_Given request_
Give the lines of the material verbatim, from the first line to the line with "return droop +", including both.

─── Supplied material

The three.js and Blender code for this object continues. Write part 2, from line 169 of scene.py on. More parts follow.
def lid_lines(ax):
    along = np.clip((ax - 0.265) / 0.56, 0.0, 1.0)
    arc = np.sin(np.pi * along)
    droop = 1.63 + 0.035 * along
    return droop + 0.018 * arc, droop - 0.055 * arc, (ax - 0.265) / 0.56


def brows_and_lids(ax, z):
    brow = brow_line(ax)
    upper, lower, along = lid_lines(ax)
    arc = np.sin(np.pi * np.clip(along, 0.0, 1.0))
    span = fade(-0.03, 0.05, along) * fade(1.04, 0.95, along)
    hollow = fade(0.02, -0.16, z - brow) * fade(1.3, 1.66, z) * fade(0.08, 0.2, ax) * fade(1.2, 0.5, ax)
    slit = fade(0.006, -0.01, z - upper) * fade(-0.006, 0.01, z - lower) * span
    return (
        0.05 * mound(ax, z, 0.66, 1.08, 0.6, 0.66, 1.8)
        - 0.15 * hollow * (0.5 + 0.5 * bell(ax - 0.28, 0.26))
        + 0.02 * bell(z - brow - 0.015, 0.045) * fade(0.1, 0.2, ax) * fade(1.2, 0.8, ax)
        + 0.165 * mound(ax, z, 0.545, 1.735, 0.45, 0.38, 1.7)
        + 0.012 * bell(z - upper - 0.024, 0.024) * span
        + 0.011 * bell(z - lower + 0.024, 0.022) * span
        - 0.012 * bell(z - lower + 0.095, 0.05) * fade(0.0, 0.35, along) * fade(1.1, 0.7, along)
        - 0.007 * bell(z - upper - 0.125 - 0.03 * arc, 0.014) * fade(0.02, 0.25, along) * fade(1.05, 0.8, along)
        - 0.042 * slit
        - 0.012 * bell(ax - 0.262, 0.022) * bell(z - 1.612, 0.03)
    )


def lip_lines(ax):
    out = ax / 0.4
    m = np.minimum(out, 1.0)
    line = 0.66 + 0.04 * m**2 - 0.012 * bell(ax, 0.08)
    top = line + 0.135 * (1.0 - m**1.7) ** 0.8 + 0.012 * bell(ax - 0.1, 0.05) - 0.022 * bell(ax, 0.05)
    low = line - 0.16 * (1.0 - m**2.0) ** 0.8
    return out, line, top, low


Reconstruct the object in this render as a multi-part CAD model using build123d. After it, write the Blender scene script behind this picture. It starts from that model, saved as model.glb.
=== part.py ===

──────

_Expected output_
The three.js and Blender code for this object continues. Write part 2, from line 169 of scene.py on. More parts follow.
def lid_lines(ax):
    along = np.clip((ax - 0.265) / 0.56, 0.0, 1.0)
    arc = np.sin(np.pi * along)
    droop = 1.63 + 0.035 * along
    return droop + 0.018 * arc, droop - 0.055 * arc, (ax - 0.265) / 0.56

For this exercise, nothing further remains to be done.